Transcendental Conditions, Schematism, and Naturalizing Kant’s “I think”
Palavras-chave:Sellars, Inferentialism, Naturalism, Philosophy of Language, Kant
Considering how Kant’s synthetic unity of apperception could be “naturalized,” this paper seeks to liberate the Kantian theory of experience from any foundationalist renderings that blur the lines between the empirical and transcendental, without compromising Kant’s attempt to investigate how the invariant structures of experience condition and supply rules for our knowledge of the world. This paper begins with an overview of the Transcendental Deduction’s apperceptive “I think.” We then consider Sellars’ Myth of Jones and Sellars’ notion of noumenal reality as a “limit concept” not in metaphysical but alongside pragmatist lines, where the “in-itself” is schematized as a regulatory ideal that normatively orients science as a self-correcting enterprise.
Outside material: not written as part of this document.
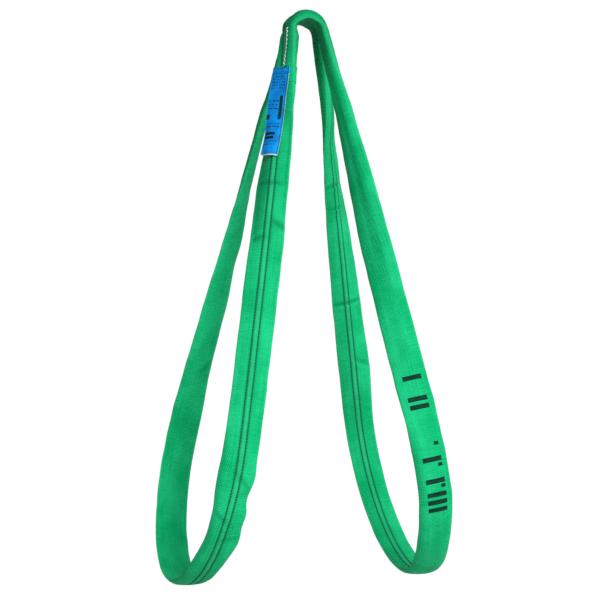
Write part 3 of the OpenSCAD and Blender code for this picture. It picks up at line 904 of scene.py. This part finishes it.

Providing a successor-account to Sellars’ naturalization of Kant’s ‘I think,’ we seek to develop hard-transcendental and soft-transcendental pragmatic conditions to describe protocols for revision and integration, proffering an anti-dogmatic metaphysical stance that, true to Kant, expands our understanding of perception and linguistic licensing to include the kind of sensory and conceptual capacities associated with sapient experience.